* _TASK DESCRIPTION_
Quote the data below in full, please, without altering anything.
-- begin RECORDED INFORMATION --
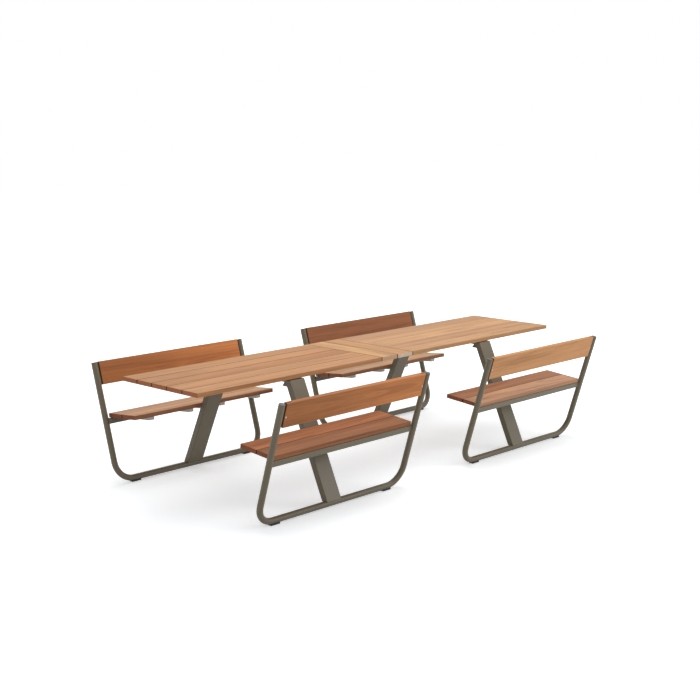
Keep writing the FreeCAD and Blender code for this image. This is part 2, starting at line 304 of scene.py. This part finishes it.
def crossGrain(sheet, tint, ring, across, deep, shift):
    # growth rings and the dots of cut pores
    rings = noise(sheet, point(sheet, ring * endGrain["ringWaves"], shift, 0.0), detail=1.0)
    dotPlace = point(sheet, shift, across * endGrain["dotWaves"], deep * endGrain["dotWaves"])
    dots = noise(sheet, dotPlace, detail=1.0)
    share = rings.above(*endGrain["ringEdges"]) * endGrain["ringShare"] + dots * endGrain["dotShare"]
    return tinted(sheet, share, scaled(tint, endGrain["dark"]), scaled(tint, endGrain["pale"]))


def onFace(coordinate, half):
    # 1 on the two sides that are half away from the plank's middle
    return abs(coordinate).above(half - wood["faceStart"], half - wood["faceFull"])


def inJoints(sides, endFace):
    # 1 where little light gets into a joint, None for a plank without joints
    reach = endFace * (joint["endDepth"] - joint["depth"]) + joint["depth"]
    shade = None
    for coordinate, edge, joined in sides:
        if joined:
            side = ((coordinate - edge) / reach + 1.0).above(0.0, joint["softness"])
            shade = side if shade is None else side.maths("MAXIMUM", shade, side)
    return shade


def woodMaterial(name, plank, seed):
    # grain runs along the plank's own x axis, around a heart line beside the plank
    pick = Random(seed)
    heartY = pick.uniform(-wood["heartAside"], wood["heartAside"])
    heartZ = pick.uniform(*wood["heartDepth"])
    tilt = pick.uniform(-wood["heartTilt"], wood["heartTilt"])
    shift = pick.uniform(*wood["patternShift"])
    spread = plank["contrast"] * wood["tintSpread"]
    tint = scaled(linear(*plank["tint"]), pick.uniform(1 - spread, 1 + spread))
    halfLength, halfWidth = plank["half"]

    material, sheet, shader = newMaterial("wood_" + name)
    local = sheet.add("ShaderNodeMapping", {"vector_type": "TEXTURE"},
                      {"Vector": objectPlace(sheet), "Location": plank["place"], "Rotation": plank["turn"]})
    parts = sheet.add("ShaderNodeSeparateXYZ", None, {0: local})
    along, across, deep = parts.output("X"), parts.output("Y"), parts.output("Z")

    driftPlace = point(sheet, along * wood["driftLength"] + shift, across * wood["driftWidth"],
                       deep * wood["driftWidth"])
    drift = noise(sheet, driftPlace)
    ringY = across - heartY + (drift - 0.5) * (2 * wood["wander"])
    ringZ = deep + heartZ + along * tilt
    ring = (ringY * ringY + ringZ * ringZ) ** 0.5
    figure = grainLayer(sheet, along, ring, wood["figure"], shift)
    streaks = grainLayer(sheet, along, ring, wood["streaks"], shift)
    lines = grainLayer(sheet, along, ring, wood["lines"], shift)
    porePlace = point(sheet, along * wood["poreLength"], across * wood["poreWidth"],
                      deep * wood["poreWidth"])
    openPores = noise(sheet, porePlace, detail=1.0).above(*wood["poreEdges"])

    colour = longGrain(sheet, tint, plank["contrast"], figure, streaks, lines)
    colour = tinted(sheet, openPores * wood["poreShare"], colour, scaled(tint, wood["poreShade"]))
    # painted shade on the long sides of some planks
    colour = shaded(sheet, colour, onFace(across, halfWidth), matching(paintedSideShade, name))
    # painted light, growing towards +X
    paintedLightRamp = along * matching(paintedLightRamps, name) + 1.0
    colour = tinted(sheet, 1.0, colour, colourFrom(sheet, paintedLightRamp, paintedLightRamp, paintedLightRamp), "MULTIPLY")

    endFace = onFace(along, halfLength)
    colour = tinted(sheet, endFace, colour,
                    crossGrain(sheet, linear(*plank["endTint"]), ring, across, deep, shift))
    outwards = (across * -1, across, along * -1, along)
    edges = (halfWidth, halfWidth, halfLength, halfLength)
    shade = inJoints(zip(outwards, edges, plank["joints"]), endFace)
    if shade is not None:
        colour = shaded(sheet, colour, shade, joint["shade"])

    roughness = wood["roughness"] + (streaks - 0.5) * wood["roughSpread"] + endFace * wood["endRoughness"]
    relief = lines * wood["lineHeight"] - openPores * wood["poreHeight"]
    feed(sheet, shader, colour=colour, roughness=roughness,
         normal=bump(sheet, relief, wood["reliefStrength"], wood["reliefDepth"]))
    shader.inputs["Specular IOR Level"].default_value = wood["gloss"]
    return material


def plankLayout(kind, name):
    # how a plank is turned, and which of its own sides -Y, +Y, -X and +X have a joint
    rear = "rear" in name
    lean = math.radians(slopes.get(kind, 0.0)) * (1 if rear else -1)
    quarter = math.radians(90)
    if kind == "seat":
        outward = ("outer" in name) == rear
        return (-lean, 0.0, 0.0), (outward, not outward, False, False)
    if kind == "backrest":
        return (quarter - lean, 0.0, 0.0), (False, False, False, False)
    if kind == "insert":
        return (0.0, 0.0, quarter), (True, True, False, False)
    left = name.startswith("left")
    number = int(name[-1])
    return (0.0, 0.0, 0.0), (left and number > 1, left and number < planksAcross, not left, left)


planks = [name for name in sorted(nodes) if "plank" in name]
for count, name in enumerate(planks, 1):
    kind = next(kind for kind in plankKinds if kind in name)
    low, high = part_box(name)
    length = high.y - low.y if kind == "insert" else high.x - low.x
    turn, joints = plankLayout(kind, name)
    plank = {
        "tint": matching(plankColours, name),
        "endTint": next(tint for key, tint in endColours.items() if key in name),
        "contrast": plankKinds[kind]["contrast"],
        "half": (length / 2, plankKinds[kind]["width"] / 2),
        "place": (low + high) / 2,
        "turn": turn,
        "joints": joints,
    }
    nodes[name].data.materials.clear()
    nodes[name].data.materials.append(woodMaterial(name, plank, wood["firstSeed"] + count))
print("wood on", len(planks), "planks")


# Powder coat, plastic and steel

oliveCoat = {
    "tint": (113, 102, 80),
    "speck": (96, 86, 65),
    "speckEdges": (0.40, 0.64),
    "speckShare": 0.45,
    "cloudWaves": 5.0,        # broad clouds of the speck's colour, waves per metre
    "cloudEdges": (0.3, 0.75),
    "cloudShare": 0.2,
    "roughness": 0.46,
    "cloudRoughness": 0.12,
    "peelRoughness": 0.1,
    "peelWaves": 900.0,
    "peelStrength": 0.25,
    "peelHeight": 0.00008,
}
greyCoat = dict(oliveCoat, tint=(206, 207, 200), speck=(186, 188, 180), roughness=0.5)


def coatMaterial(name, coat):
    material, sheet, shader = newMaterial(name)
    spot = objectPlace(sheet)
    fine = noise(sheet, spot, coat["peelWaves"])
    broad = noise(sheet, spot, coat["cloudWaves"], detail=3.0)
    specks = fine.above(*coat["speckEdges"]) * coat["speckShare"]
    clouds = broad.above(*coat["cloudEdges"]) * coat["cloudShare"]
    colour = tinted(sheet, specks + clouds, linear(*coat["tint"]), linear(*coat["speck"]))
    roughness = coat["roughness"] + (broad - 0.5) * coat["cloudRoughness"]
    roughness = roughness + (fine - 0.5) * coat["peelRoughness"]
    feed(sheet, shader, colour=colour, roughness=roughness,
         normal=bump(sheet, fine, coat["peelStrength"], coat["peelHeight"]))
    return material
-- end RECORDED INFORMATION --
* _SOLUTION FOR THIS EXERCISE_
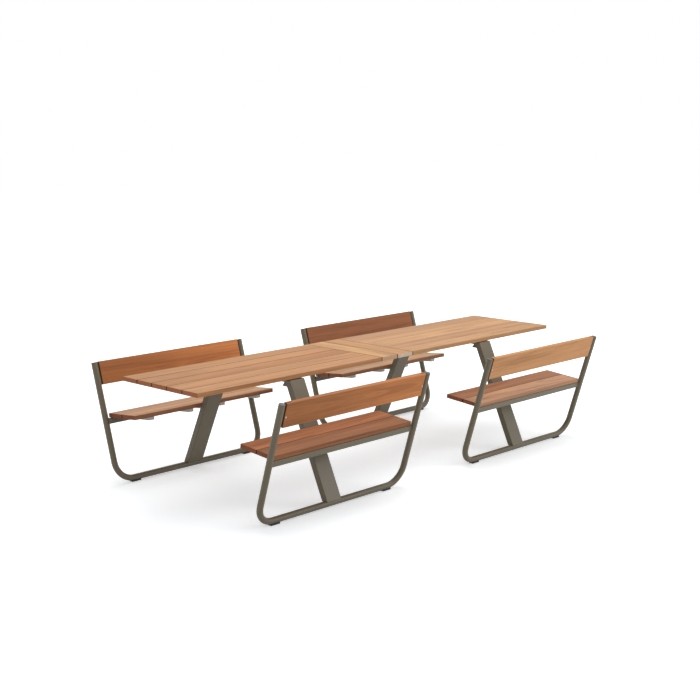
Keep writing the FreeCAD and Blender code for this image. This is part 2, starting at line 304 of scene.py. This part finishes it.
def crossGrain(sheet, tint, ring, across, deep, shift):
    # growth rings and the dots of cut pores
    rings = noise(sheet, point(sheet, ring * endGrain["ringWaves"], shift, 0.0), detail=1.0)
    dotPlace = point(sheet, shift, across * endGrain["dotWaves"], deep * endGrain["dotWaves"])
    dots = noise(sheet, dotPlace, detail=1.0)
    share = rings.above(*endGrain["ringEdges"]) * endGrain["ringShare"] + dots * endGrain["dotShare"]
    return tinted(sheet, share, scaled(tint, endGrain["dark"]), scaled(tint, endGrain["pale"]))


def onFace(coordinate, half):
    # 1 on the two sides that are half away from the plank's middle
    return abs(coordinate).above(half - wood["faceStart"], half - wood["faceFull"])


def inJoints(sides, endFace):
    # 1 where little light gets into a joint, None for a plank without joints
    reach = endFace * (joint["endDepth"] - joint["depth"]) + joint["depth"]
    shade = None
    for coordinate, edge, joined in sides:
        if joined:
            side = ((coordinate - edge) / reach + 1.0).above(0.0, joint["softness"])
            shade = side if shade is None else side.maths("MAXIMUM", shade, side)
    return shade


def woodMaterial(name, plank, seed):
    # grain runs along the plank's own x axis, around a heart line beside the plank
    pick = Random(seed)
    heartY = pick.uniform(-wood["heartAside"], wood["heartAside"])
    heartZ = pick.uniform(*wood["heartDepth"])
    tilt = pick.uniform(-wood["heartTilt"], wood["heartTilt"])
    shift = pick.uniform(*wood["patternShift"])
    spread = plank["contrast"] * wood["tintSpread"]
    tint = scaled(linear(*plank["tint"]), pick.uniform(1 - spread, 1 + spread))
    halfLength, halfWidth = plank["half"]

    material, sheet, shader = newMaterial("wood_" + name)
    local = sheet.add("ShaderNodeMapping", {"vector_type": "TEXTURE"},
                      {"Vector": objectPlace(sheet), "Location": plank["place"], "Rotation": plank["turn"]})
    parts = sheet.add("ShaderNodeSeparateXYZ", None, {0: local})
    along, across, deep = parts.output("X"), parts.output("Y"), parts.output("Z")

    driftPlace = point(sheet, along * wood["driftLength"] + shift, across * wood["driftWidth"],
                       deep * wood["driftWidth"])
    drift = noise(sheet, driftPlace)
    ringY = across - heartY + (drift - 0.5) * (2 * wood["wander"])
    ringZ = deep + heartZ + along * tilt
    ring = (ringY * ringY + ringZ * ringZ) ** 0.5
    figure = grainLayer(sheet, along, ring, wood["figure"], shift)
    streaks = grainLayer(sheet, along, ring, wood["streaks"], shift)
    lines = grainLayer(sheet, along, ring, wood["lines"], shift)
    porePlace = point(sheet, along * wood["poreLength"], across * wood["poreWidth"],
                      deep * wood["poreWidth"])
    openPores = noise(sheet, porePlace, detail=1.0).above(*wood["poreEdges"])

    colour = longGrain(sheet, tint, plank["contrast"], figure, streaks, lines)
    colour = tinted(sheet, openPores * wood["poreShare"], colour, scaled(tint, wood["poreShade"]))
    # painted shade on the long sides of some planks
    colour = shaded(sheet, colour, onFace(across, halfWidth), matching(paintedSideShade, name))
    # painted light, growing towards +X
    paintedLightRamp = along * matching(paintedLightRamps, name) + 1.0
    colour = tinted(sheet, 1.0, colour, colourFrom(sheet, paintedLightRamp, paintedLightRamp, paintedLightRamp), "MULTIPLY")

    endFace = onFace(along, halfLength)
    colour = tinted(sheet, endFace, colour,
                    crossGrain(sheet, linear(*plank["endTint"]), ring, across, deep, shift))
    outwards = (across * -1, across, along * -1, along)
    edges = (halfWidth, halfWidth, halfLength, halfLength)
    shade = inJoints(zip(outwards, edges, plank["joints"]), endFace)
    if shade is not None:
        colour = shaded(sheet, colour, shade, joint["shade"])

    roughness = wood["roughness"] + (streaks - 0.5) * wood["roughSpread"] + endFace * wood["endRoughness"]
    relief = lines * wood["lineHeight"] - openPores * wood["poreHeight"]
    feed(sheet, shader, colour=colour, roughness=roughness,
         normal=bump(sheet, relief, wood["reliefStrength"], wood["reliefDepth"]))
    shader.inputs["Specular IOR Level"].default_value = wood["gloss"]
    return material


def plankLayout(kind, name):
    # how a plank is turned, and which of its own sides -Y, +Y, -X and +X have a joint
    rear = "rear" in name
    lean = math.radians(slopes.get(kind, 0.0)) * (1 if rear else -1)
    quarter = math.radians(90)
    if kind == "seat":
        outward = ("outer" in name) == rear
        return (-lean, 0.0, 0.0), (outward, not outward, False, False)
    if kind == "backrest":
        return (quarter - lean, 0.0, 0.0), (False, False, False, False)
    if kind == "insert":
        return (0.0, 0.0, quarter), (True, True, False, False)
    left = name.startswith("left")
    number = int(name[-1])
    return (0.0, 0.0, 0.0), (left and number > 1, left and number < planksAcross, not left, left)


planks = [name for name in sorted(nodes) if "plank" in name]
for count, name in enumerate(planks, 1):
    kind = next(kind for kind in plankKinds if kind in name)
    low, high = part_box(name)
    length = high.y - low.y if kind == "insert" else high.x - low.x
    turn, joints = plankLayout(kind, name)
    plank = {
        "tint": matching(plankColours, name),
        "endTint": next(tint for key, tint in endColours.items() if key in name),
        "contrast": plankKinds[kind]["contrast"],
        "half": (length / 2, plankKinds[kind]["width"] / 2),
        "place": (low + high) / 2,
        "turn": turn,
        "joints": joints,
    }
    nodes[name].data.materials.clear()
    nodes[name].data.materials.append(woodMaterial(name, plank, wood["firstSeed"] + count))
print("wood on", len(planks), "planks")


# Powder coat, plastic and steel

oliveCoat = {
    "tint": (113, 102, 80),
    "speck": (96, 86, 65),
    "speckEdges": (0.40, 0.64),
    "speckShare": 0.45,
    "cloudWaves": 5.0,        # broad clouds of the speck's colour, waves per metre
    "cloudEdges": (0.3, 0.75),
    "cloudShare": 0.2,
    "roughness": 0.46,
    "cloudRoughness": 0.12,
    "peelRoughness": 0.1,
    "peelWaves": 900.0,
    "peelStrength": 0.25,
    "peelHeight": 0.00008,
}
greyCoat = dict(oliveCoat, tint=(206, 207, 200), speck=(186, 188, 180), roughness=0.5)


def coatMaterial(name, coat):
    material, sheet, shader = newMaterial(name)
    spot = objectPlace(sheet)
    fine = noise(sheet, spot, coat["peelWaves"])
    broad = noise(sheet, spot, coat["cloudWaves"], detail=3.0)
    specks = fine.above(*coat["speckEdges"]) * coat["speckShare"]
    clouds = broad.above(*coat["cloudEdges"]) * coat["cloudShare"]
    colour = tinted(sheet, specks + clouds, linear(*coat["tint"]), linear(*coat["speck"]))
    roughness = coat["roughness"] + (broad - 0.5) * coat["cloudRoughness"]
    roughness = roughness + (fine - 0.5) * coat["peelRoughness"]
    feed(sheet, shader, colour=colour, roughness=roughness,
         normal=bump(sheet, fine, coat["peelStrength"], coat["peelHeight"]))
    return material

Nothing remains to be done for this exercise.